Both William and Arthur make for fascinating protagonists because besides their gut wrenching struggle, they are essentially teenagers who are still growing up and learning the truth. William, seemingly the more assured of the two, has a charming smile which manages to conceal more than reveal. In comparison, Arthur comes across as more frivolous, frequently choosing to evade his eyes from the camera while recounting. But in a scene, we see him confronting his dad who is supposedly cheating in a basketball game, “No con game going on anymore, Dad.” It is not difficult to realize that he is not talking just about the basketball game. We suddenly realize that Arthur has grown up. Not out of his own volition, but he had no other option.

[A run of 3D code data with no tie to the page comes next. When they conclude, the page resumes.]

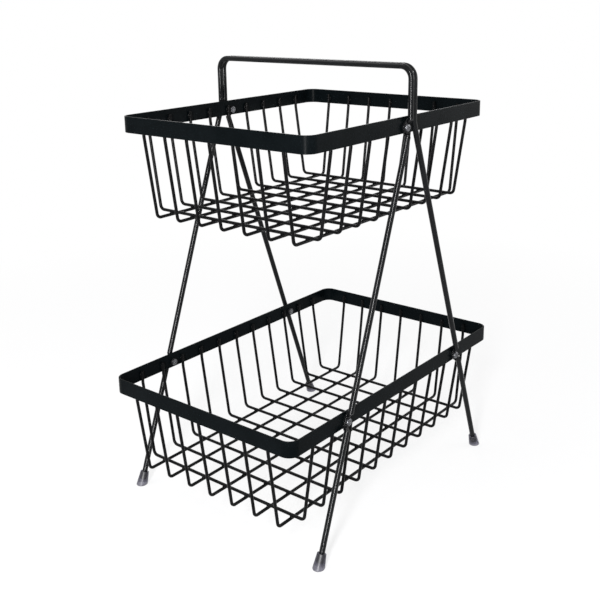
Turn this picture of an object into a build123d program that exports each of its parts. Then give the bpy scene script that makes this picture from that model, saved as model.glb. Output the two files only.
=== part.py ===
from build123d import *
from math import atan2, copysign, cos, sin
import os

# Two-tier wire basket carried by a pair of bent-rod frames, in millimetres.
# X runs along the long sides of the baskets, from the left (-X) to the right,
# Y runs from the front (-Y) to the back, along the handle bar, and Z is up.
# The origin is on the ground, under the middle of the stand.

# Baskets
basket_width = 250.0
lower_length = 384.0
upper_length = 320.0
basket_depth = 109.0
lower_rim_top = 147.5

# Flat rim bands
rim_height = 17.0
rim_thickness = 1.8
rim_corner_radius = 12.0
rim_edge_rounding = 0.5

# Wires, spread between margins measured from the outer faces of the rims
wire_diameter = 3.4
long_wire_count = 7
lower_cross_count = 11
upper_cross_count = 9
side_margin = 32.0
lower_end_margin = 37.0
upper_end_margin = 36.0
floor_inset = 16.0
wire_bend_radius = 5.3
wire_end_drop = 5.5
wire_end_rounding = 0.4
knee_drop = 2.0
knee_radius = 20.0
weld_gap = 0.1

# Bent rods
rod_diameter = 6.0
rod_pair_gap = 0.1
rod_rim_gap = 1.8
handle_top = 480.5
handle_corner_radius = 12.5
handle_joint_run = 0.2
handle_upright = 58.5
upper_rim_rise = 6.5
leg_bend_radius = 14.0
leg_spread = 318.0

# Eyes pressed into the rods, where they are screwed to the rims
eye_diameter = 10.0
eye_thickness = 2.5
eye_flat_length = 9.0
eye_ramp_length = 5.0
eye_edge_rounding = 0.5
lower_eye_drop = 10.5
upper_eye_drop = 11.0
eye_shift = 2.0
seat_gap = 0.1

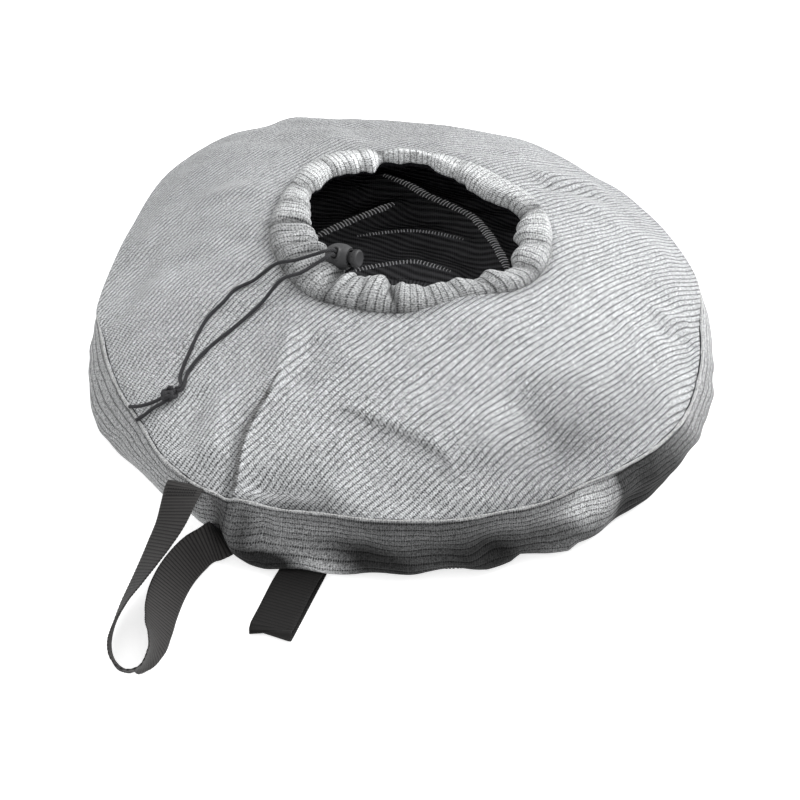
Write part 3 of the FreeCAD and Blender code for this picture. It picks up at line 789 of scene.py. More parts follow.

For the majority who were crying hoarse on Slumdog Millionaire being poverty porn, and how Americans are enthralled with anything to do with lesser lives but turn timid on delineating their own pauper lives, Hoop Dreams is their own Slumdog Millionaire. As the movie draws to a close, you quit worrying whether Arthur or William will make it or not, contrary to conventional anticipation to any other sports movie. Because for many people who make it, there are countless others who don’t. And talent has nothing to do with it. It is strange, how in bigger machinations of life, sometimes talent can languish on the periphery. Hoop Dreams understands and respects this vagary.